I am always intrigued by the lunatics or the “crazy” people. They own the pedestrians and the world is their playground. They are tax-free and no one seems to bother their misbehavior. It is always charged to their derangement. Are their worlds as colorful as we claim our surroundings to be? Or are their worlds as complicated as the labyrinth of our ignorance? We find them funny, repulsive and unacceptable. But when they talk to an unseen comrade, I am always at awe. Have they had destroyed the portion of their brain for sanity or have they finally tapped on their inner psyches? I want to reach that inner psyche. I want to converse with my inner self. Without appearing crazy, at least.

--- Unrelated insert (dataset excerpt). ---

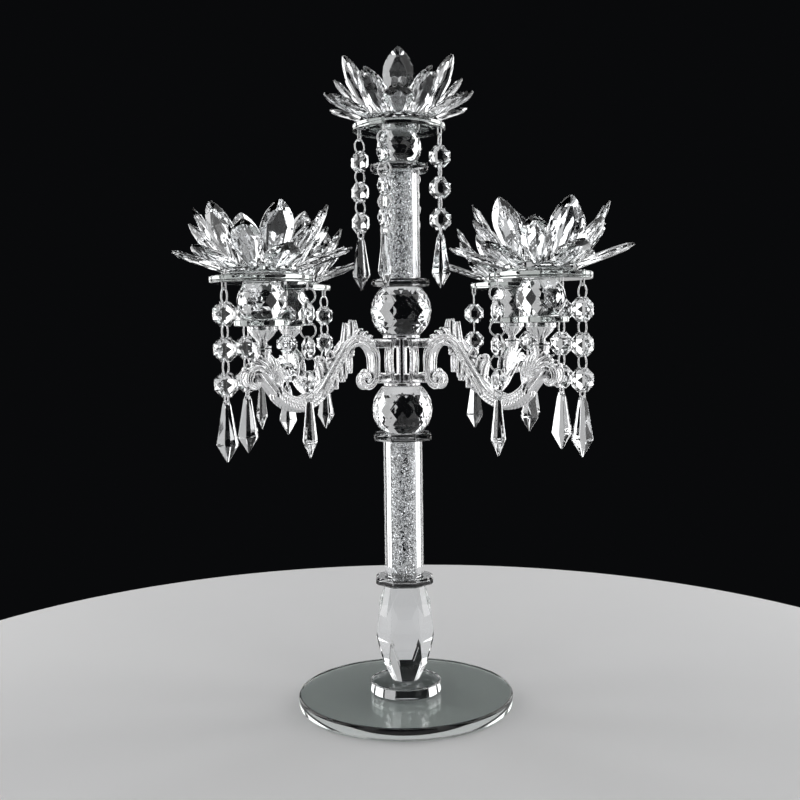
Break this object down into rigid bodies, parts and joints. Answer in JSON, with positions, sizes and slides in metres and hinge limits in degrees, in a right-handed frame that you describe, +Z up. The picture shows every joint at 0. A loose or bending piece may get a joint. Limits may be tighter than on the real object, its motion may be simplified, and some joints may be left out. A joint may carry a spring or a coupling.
{
  "type": "candelabrum",
  "caption": "Crystal candelabrum: faceted glass column on a round plate, cast scroll arms, lotus-shaped tealight holders and hanging octagon bead strings.",
  "frame": {"origin": "centre of the underside of the round base plate, on the table", "axes": "+Z up along the column, -Y towards the viewer, arms along the diagonals of X and Y"},
  "size_m": [0.2714, 0.2668, 0.4269],
  "materials": {
    "crystal": "polished clear crystal with sharp cut facets",
    "float_glass": "polished plate glass, faintly green at the edge",
    "crystal_chips": "loose broken crystal chips, sparkling",
    "silver_plate": "bright plated zinc casting with darker recesses"
  },
  "bodies": {
    "root": {"arm_back_left": "silver_plate", "arm_back_right": "silver_plate", "arm_front_left": "silver_plate", "arm_front_right": "silver_plate", "ball_back_left": "crystal", "ball_back_right": "crystal", "ball_front_left": "crystal", "ball_front_right": "crystal", "ball_top": "crystal", "baluster": "crystal", "base_plate": "float_glass", "bobeche_back_left": "float_glass", "bobeche_back_right": "float_glass", "bobeche_front_left": "float_glass", "bobeche_front_right": "float_glass", "bobeche_top": "float_glass", "foot_collar": "crystal", "foot_disc": "crystal", "hub_bottom_plate": "silver_plate", "hub_top_plate": "silver_plate", "hub_tube": "silver_plate", "lotus_back_left": "crystal", "lotus_back_right": "crystal", "lotus_front_left": "crystal", "lotus_front_right": "crystal", "lotus_top": "crystal", "lower_ball": "crystal", "lower_chips": "crystal_chips", "lower_collar": "crystal", "lower_tube": "crystal", "mid_collar": "crystal", "saucer_back_left": "float_glass", "saucer_back_right": "float_glass", "saucer_front_left": "float_glass", "saucer_front_right": "float_glass", "top_collar": "crystal", "upper_ball": "crystal", "upper_chips": "crystal_chips", "upper_tube": "crystal", "vase_back_left": "silver_plate", "vase_back_right": "silver_plate", "vase_front_left": "silver_plate", "vase_front_right": "silver_plate"},
    "string_top_1": {"string_top_1": "crystal"},
    "string_top_2": {"string_top_2": "crystal"},
    "string_top_3": {"string_top_3": "crystal"},
    "string_top_4": {"string_top_4": "crystal"},
    "string_front_left_1": {"string_front_left_1": "crystal"},
    "string_front_left_2": {"string_front_left_2": "crystal"},
    "string_front_left_3": {"string_front_left_3": "crystal"},
    "string_front_right_1": {"string_front_right_1": "crystal"},
    "string_front_right_2": {"string_front_right_2": "crystal"},
    "string_front_right_3": {"string_front_right_3": "crystal"},
    "string_back_right_1": {"string_back_right_1": "crystal"},
    "string_back_right_2": {"string_back_right_2": "crystal"},
    "string_back_right_3": {"string_back_right_3": "crystal"},
    "string_back_left_1": {"string_back_left_1": "crystal"},
    "string_back_left_2": {"string_back_left_2": "crystal"},
    "string_back_left_3": {"string_back_left_3": "crystal"}
  },
  "joints": [
    {"name": "string_top_1_swing", "type": "hinge", "parent": "root", "child": "string_top_1", "pos_m": [-0.00958, -0.02631, 0.379], "axis": [-0.8829, 0.4695, 0], "range_deg": [0, 40]},
    {"name": "string_top_2_swing", "type": "hinge", "parent": "root", "child": "string_top_2", "pos_m": [0.02631, -0.00958, 0.379], "axis": [0.1392, -0.9903, 0], "range_deg": [-2, 45]},
    {"name": "string_top_3_swing", "type": "hinge", "parent": "root", "child": "string_top_3", "pos_m": [0.00958, 0.02631, 0.379], "axis": [0.9397, -0.342, 0], "range_deg": [0, 45]},
    {"name": "string_top_4_swing", "type": "hinge", "parent": "root", "child": "string_top_4", "pos_m": [-0.02631, 0.00958, 0.379], "axis": [0.6428, 0.766, 0], "range_deg": [-2, 22]},
    {"name": "string_front_left_1_swing", "type": "hinge", "parent": "root", "child": "string_front_left_1", "pos_m": [-0.10076, -0.10283, 0.2779], "axis": [0.2079, 0.9781, 0], "range_deg": [-30, 30]},
    {"name": "string_front_left_2_swing", "type": "hinge", "parent": "root", "child": "string_front_left_2", "pos_m": [-0.05464, -0.08785, 0.2779], "axis": [-0.9945, 0.1045, 0], "range_deg": [-15, 45]},
    {"name": "string_front_left_3_swing", "type": "hinge", "parent": "root", "child": "string_front_left_3", "pos_m": [-0.09517, -0.0573, 0.2779], "axis": [0.1736, 0.9848, 0], "range_deg": [-13, 45]},
    {"name": "string_front_right_1_swing", "type": "hinge", "parent": "root", "child": "string_front_right_1", "pos_m": [0.05571, -0.0916, 0.2779], "axis": [-0.9945, -0.1045, 0], "range_deg": [-18, 45]},
    {"name": "string_front_right_2_swing", "type": "hinge", "parent": "root", "child": "string_front_right_2", "pos_m": [0.10347, -0.10002, 0.2779], "axis": [0.342, -0.9397, 0], "range_deg": [-30, 30]},
    {"name": "string_front_right_3_swing", "type": "hinge", "parent": "root", "child": "string_front_right_3", "pos_m": [0.09768, -0.05881, 0.2779], "axis": [-0.5, -0.866, 0], "range_deg": [-30, 15]},
    {"name": "string_back_right_1_swing", "type": "hinge", "parent": "root", "child": "string_back_right_1", "pos_m": [0.05445, 0.08689, 0.2779], "axis": [0.0698, 0.9976, 0], "range_deg": [-16, 45]},
    {"name": "string_back_right_2_swing", "type": "hinge", "parent": "root", "child": "string_back_right_2", "pos_m": [0.0916, 0.05571, 0.2779], "axis": [0.1736, -0.9848, 0], "range_deg": [-22, 30]},
    {"name": "string_back_right_3_swing", "type": "hinge", "parent": "root", "child": "string_back_right_3", "pos_m": [0.10002, 0.10347, 0.2779], "axis": [0.866, 0.5, 0], "range_deg": [-30, 30]},
    {"name": "string_back_left_1_swing", "type": "hinge", "parent": "root", "child": "string_back_left_1", "pos_m": [-0.08202, 0.05402, 0.2779], "axis": [-0.2079, 0.9781, 0], "range_deg": [-7, 30]},
    {"name": "string_back_left_2_swing", "type": "hinge", "parent": "root", "child": "string_back_left_2", "pos_m": [-0.05778, 0.09602, 0.2779], "axis": [-0.5, -0.866, 0], "range_deg": [-30, 30]},
    {"name": "string_back_left_3_swing", "type": "hinge", "parent": "root", "child": "string_back_left_3", "pos_m": [-0.10627, 0.09602, 0.2779], "axis": [0.9848, -0.1736, 0], "range_deg": [-30, 30]}
  ]
}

I haven’t had a close encounter yet with someone crazy of the literal sense. However, I have met several people suffering from metaphorical insanity. They deny the fact that they live in two faces. But their actions are reeking with the smell of their sanity in trouble. Man is an ugly creature if one wills him to be so. He can also be ruthlessly beautiful. Man is always a two-way conduit. And I admire it. I don’t admire though, the thought that most people adhere to the idea of simplicity or singularity, albeit the idea that living in complication is their twin.

I am a complication masked by my being a simpleton. My ignorance is my scapegoat. I am still unable to tap on my deepest psyche. I want to touch that realm. I know everyone has his own insanity, though properly in placed. I have a safe for my own dementia.

How does it feel to be crazy? How will you know if you’re already one? How is the world in a crazy man’s mind? Are you already one?